-- begin COLLECTED MATERIAL --

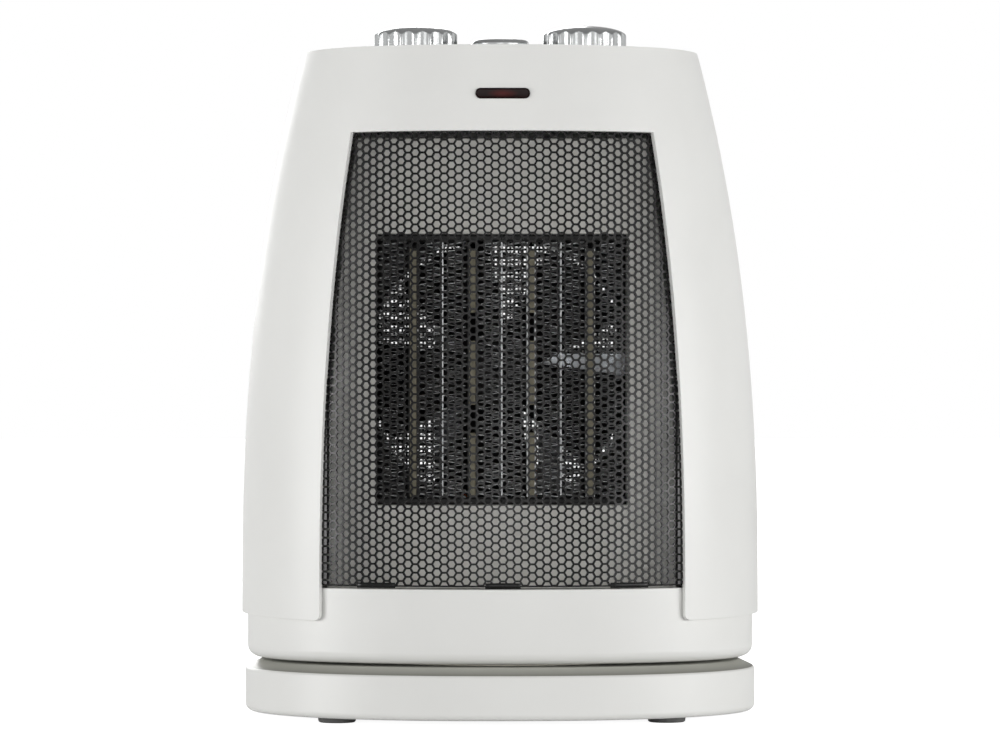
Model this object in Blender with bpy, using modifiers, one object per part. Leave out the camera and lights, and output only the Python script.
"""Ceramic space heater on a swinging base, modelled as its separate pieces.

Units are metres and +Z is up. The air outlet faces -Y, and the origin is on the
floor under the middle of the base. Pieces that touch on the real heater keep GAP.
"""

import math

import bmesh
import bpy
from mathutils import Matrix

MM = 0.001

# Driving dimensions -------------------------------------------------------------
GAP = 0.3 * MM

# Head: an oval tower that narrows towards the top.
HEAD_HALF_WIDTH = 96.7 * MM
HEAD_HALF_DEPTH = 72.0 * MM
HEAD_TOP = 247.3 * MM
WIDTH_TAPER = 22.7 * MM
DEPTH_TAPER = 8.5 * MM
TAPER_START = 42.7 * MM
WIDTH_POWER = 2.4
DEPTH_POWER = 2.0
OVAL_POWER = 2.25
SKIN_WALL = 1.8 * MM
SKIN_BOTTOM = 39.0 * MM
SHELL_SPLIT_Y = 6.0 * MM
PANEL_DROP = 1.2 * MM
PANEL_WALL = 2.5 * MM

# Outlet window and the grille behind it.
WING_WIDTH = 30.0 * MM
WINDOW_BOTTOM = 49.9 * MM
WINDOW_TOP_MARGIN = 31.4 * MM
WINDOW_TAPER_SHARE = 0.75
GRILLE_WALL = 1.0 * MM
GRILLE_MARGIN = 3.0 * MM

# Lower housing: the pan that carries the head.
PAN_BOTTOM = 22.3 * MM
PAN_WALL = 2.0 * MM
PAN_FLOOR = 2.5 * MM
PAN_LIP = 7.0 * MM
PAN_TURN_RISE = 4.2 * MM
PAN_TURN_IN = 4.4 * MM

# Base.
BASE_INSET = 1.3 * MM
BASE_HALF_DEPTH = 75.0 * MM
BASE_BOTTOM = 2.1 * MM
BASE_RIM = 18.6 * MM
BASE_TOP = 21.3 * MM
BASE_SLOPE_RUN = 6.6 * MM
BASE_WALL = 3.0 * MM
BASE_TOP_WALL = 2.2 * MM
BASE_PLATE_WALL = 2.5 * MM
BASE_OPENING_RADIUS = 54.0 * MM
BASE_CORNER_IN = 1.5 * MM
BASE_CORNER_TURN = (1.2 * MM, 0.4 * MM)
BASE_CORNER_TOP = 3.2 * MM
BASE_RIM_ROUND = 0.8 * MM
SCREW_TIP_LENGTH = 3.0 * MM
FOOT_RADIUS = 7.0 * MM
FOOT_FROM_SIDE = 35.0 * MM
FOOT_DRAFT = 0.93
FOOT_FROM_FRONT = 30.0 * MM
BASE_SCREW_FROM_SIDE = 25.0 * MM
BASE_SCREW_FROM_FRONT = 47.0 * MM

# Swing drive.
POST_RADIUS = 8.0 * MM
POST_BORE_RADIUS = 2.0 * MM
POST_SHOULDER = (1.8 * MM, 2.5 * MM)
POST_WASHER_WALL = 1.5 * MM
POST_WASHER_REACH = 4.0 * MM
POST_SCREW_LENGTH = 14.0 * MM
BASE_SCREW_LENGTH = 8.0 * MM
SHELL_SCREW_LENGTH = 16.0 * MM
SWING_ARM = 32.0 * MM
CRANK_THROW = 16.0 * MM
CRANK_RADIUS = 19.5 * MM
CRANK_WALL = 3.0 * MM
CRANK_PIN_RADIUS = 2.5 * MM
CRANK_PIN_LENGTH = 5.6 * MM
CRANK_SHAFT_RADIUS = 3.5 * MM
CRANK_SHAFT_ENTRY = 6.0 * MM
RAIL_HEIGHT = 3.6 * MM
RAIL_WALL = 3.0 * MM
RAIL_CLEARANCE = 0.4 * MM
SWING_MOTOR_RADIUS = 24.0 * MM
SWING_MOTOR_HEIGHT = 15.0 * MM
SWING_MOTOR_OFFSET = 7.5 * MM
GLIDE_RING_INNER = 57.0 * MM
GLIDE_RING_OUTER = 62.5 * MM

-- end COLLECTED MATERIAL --

• GOAL OF THE EXERCISE: Give back exactly the material above from its opening line to the line bearing "GAP = 0.3 * MM".

• EXERCISE RESPONSE:
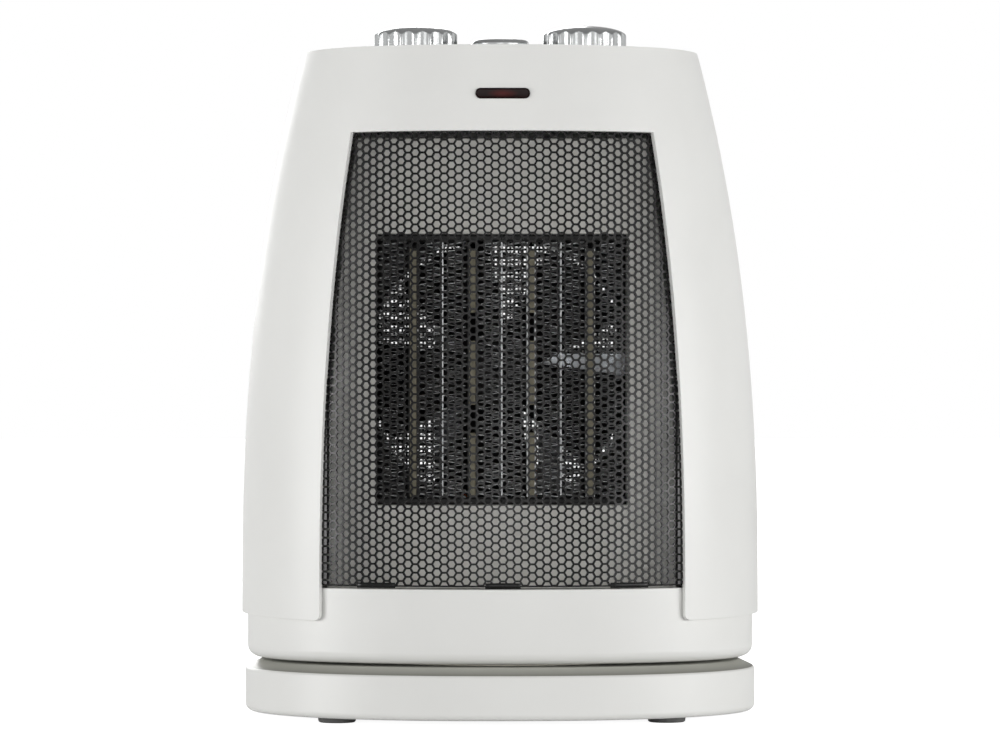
Model this object in Blender with bpy, using modifiers, one object per part. Leave out the camera and lights, and output only the Python script.
"""Ceramic space heater on a swinging base, modelled as its separate pieces.

Units are metres and +Z is up. The air outlet faces -Y, and the origin is on the
floor under the middle of the base. Pieces that touch on the real heater keep GAP.
"""

import math

import bmesh
import bpy
from mathutils import Matrix

MM = 0.001

# Driving dimensions -------------------------------------------------------------
GAP = 0.3 * MM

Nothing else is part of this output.